**Written task:** Copy out all lines that hold "imported".

**Records for the exercise:**
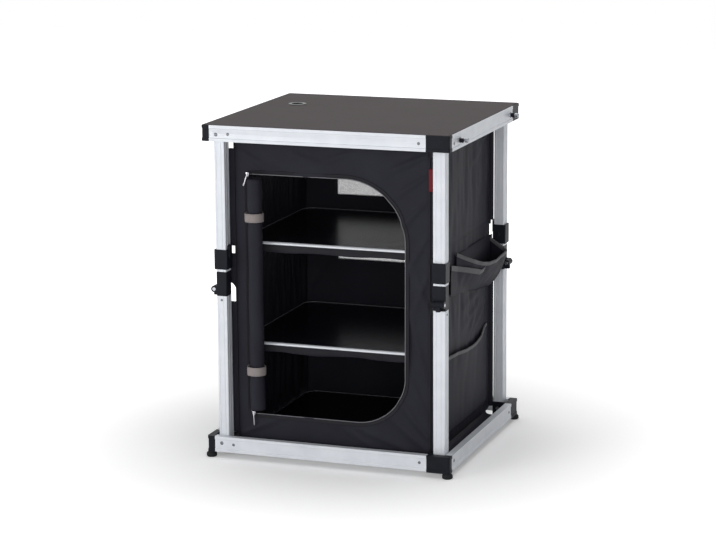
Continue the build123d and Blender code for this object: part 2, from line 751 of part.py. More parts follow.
---
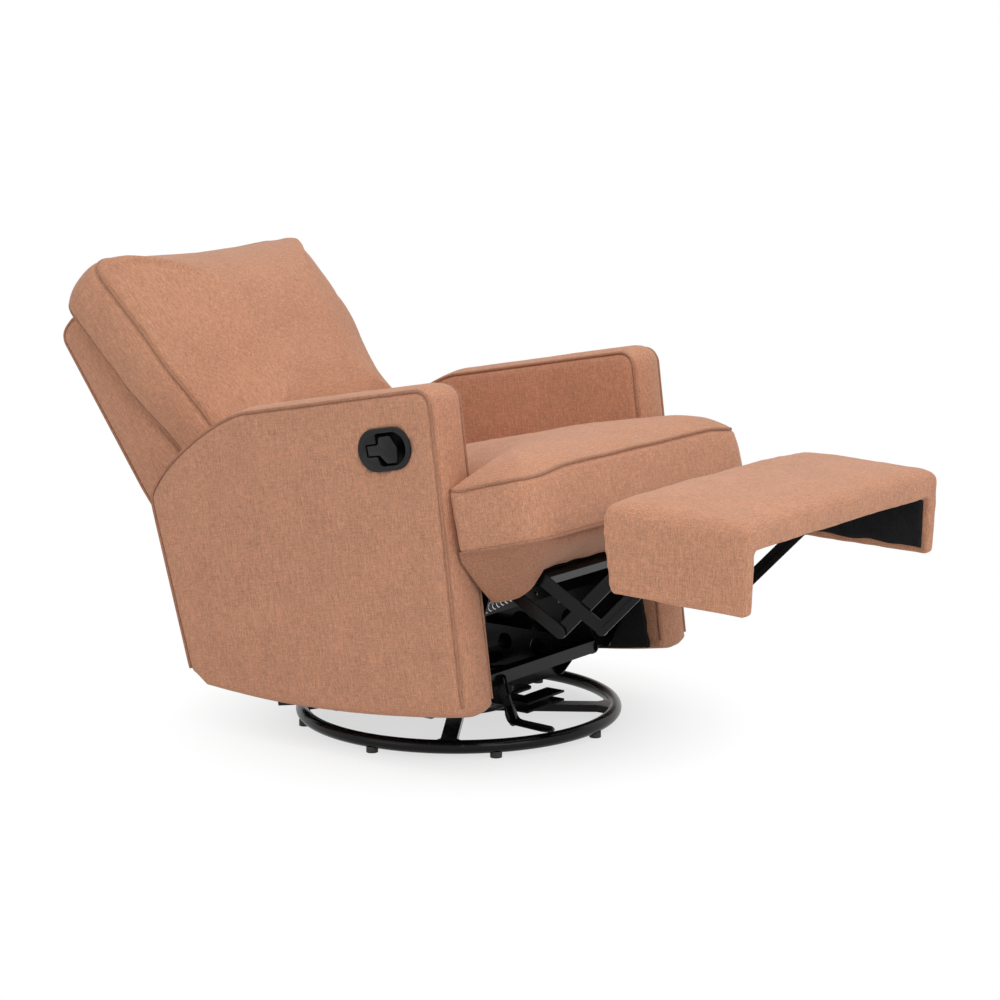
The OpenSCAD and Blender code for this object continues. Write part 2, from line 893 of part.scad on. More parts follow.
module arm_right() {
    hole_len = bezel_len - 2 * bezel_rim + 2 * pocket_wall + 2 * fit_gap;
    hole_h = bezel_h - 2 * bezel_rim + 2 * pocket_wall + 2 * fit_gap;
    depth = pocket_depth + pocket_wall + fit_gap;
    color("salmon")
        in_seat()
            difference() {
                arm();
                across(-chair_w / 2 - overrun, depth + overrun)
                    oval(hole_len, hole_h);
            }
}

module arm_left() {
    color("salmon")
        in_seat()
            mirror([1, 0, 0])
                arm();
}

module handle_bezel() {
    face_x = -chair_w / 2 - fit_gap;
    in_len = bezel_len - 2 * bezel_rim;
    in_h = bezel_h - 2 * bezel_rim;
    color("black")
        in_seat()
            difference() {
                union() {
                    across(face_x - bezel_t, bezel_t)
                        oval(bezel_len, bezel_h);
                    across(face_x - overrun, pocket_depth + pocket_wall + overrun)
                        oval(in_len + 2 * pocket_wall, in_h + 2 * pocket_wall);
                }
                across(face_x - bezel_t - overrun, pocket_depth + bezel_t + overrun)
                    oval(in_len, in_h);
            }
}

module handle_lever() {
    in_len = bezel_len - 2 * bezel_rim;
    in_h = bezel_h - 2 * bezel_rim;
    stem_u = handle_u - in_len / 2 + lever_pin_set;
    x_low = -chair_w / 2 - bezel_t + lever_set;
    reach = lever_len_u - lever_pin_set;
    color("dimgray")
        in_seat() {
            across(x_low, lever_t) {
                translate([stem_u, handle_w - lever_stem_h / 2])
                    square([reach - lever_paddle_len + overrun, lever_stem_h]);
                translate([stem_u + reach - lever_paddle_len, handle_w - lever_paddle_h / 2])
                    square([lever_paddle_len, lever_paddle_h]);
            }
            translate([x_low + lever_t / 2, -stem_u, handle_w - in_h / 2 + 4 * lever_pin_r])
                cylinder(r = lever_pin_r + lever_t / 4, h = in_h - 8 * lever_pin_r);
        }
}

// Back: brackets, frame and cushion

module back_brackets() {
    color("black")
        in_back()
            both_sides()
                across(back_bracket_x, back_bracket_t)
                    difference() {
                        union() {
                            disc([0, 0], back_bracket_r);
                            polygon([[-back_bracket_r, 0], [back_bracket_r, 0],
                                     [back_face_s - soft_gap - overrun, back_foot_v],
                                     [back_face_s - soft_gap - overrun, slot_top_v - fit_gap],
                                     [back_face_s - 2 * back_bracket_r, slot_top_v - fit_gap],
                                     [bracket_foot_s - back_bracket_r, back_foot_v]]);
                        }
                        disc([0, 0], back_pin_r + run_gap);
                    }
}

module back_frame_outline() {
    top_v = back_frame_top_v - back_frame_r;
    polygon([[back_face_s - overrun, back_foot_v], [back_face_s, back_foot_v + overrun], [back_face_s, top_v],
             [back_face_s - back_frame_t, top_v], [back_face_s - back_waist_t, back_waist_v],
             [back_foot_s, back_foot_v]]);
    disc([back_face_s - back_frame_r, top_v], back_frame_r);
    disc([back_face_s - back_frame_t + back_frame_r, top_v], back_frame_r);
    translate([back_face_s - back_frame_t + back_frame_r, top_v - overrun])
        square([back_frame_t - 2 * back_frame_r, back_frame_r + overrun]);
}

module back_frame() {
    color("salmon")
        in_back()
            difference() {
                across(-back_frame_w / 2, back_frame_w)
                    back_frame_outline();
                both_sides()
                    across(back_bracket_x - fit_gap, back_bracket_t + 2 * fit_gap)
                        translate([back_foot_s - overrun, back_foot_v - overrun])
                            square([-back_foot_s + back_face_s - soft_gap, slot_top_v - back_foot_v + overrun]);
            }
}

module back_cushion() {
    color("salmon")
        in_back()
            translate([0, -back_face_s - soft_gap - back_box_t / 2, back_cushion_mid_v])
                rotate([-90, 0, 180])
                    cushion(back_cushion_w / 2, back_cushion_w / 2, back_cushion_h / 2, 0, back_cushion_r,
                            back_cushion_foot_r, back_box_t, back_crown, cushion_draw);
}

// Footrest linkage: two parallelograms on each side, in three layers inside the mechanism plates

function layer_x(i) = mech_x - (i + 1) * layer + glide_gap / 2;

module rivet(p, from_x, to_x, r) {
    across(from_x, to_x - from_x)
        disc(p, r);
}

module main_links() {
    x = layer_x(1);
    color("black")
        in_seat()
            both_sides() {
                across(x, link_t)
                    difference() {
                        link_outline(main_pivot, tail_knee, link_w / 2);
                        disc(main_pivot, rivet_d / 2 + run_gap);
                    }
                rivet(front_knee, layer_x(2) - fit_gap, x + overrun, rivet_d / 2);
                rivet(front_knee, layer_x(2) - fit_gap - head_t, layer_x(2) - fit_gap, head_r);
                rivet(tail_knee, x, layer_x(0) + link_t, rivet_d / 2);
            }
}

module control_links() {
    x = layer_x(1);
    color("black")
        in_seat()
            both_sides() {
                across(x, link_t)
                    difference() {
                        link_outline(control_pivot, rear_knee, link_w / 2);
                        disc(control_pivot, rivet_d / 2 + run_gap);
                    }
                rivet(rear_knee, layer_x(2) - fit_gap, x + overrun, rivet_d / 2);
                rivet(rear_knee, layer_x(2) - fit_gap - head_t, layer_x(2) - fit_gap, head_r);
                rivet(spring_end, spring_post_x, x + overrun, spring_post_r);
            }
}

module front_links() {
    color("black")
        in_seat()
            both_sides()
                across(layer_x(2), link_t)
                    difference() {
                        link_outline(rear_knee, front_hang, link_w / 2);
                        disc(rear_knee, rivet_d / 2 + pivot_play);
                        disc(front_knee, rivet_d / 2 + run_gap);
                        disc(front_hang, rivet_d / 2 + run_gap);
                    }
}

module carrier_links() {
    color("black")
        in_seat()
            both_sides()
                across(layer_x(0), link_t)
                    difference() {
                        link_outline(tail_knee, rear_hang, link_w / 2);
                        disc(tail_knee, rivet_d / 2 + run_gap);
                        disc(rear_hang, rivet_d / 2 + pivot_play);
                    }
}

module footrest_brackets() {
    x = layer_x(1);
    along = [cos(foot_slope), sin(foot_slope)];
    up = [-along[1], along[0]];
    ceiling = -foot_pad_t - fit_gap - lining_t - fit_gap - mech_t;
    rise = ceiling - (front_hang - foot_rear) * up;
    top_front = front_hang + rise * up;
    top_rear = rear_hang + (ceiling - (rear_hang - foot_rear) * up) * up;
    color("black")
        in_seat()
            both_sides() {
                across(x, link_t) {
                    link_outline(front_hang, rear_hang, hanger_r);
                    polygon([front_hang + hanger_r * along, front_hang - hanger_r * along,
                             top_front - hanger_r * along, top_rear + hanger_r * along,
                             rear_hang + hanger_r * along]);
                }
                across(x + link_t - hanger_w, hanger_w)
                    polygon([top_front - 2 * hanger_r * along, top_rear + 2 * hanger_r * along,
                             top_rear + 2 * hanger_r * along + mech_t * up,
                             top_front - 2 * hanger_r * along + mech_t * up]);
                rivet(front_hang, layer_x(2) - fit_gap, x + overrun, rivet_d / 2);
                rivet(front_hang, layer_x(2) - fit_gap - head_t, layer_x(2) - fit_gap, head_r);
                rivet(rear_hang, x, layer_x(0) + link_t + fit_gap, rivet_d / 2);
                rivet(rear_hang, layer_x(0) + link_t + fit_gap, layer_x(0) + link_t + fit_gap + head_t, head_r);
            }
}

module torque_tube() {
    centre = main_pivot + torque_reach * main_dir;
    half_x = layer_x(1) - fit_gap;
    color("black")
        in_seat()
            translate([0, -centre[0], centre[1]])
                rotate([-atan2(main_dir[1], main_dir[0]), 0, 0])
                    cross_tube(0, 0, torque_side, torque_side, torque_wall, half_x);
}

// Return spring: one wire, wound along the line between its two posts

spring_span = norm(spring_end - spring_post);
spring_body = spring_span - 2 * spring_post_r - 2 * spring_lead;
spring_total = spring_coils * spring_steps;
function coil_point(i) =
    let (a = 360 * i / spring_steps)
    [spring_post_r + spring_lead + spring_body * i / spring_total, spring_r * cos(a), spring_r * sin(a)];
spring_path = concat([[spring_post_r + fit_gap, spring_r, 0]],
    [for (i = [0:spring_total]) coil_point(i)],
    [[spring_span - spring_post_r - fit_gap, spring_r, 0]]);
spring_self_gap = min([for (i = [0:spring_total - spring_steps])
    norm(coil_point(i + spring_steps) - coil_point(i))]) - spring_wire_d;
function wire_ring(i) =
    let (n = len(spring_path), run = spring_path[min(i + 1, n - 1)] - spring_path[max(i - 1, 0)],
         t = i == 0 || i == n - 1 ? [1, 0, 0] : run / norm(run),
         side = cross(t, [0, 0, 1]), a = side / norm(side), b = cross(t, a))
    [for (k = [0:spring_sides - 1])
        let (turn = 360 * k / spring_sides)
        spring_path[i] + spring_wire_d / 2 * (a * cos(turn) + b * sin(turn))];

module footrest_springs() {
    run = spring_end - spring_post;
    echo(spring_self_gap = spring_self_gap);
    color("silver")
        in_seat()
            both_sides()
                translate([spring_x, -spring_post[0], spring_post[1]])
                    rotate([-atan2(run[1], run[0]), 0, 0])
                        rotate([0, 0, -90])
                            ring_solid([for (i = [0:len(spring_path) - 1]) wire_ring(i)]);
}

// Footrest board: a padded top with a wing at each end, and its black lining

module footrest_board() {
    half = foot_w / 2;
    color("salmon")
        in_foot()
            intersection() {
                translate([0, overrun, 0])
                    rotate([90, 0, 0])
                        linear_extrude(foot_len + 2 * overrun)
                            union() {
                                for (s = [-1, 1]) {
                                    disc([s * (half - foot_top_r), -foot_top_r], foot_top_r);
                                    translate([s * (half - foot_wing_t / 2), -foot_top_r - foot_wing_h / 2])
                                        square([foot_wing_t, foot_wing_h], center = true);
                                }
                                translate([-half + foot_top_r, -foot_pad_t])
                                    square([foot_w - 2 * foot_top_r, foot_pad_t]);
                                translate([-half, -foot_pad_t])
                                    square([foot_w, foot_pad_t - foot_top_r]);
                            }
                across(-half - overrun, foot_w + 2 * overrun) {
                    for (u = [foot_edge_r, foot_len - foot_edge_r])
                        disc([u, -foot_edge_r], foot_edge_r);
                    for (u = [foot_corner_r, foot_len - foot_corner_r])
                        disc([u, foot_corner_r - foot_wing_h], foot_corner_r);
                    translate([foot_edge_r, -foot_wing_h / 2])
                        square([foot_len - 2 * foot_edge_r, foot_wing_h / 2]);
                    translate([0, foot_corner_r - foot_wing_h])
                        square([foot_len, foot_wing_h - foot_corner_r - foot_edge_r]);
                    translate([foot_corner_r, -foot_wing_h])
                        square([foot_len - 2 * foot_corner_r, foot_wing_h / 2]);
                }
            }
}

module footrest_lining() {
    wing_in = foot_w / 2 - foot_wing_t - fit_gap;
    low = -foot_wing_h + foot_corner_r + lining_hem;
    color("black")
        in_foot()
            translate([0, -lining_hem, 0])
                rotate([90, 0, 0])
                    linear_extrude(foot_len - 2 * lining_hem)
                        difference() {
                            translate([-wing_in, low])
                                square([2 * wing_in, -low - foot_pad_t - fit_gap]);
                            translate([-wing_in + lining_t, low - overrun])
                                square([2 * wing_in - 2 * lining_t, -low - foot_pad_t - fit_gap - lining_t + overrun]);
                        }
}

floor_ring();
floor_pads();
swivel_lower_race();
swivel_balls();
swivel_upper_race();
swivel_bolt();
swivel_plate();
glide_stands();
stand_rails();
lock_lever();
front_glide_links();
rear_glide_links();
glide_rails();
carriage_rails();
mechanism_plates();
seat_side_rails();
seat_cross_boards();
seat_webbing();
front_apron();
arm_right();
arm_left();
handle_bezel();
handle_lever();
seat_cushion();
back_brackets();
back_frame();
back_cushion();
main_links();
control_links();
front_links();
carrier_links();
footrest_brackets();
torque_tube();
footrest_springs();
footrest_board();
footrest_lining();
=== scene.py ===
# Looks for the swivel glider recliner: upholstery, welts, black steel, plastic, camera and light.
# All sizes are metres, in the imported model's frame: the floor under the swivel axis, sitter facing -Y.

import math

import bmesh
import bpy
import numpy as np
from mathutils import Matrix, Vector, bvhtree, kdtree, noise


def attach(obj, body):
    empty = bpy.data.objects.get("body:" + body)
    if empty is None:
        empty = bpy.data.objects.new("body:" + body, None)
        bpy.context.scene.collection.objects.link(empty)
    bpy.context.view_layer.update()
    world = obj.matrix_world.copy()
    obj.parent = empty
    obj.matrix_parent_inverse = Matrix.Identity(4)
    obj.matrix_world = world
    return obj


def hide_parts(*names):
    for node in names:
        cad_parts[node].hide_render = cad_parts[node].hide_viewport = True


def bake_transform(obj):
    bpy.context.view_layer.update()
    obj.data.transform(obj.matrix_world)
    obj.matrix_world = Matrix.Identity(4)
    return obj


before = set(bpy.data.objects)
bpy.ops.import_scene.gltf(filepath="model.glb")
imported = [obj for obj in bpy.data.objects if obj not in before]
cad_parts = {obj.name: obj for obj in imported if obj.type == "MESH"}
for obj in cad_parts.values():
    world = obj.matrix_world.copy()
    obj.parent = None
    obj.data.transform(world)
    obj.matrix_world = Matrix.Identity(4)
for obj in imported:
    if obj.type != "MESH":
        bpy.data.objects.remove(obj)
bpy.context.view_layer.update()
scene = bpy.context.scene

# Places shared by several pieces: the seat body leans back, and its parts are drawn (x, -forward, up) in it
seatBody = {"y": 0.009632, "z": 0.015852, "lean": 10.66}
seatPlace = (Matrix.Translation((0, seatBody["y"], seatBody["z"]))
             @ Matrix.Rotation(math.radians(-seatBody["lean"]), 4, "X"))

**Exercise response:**
# All sizes are metres, in the imported model's frame: the floor under the swivel axis, sitter facing -Y.
imported = [obj for obj in bpy.data.objects if obj not in before]
cad_parts = {obj.name: obj for obj in imported if obj.type == "MESH"}
for obj in imported:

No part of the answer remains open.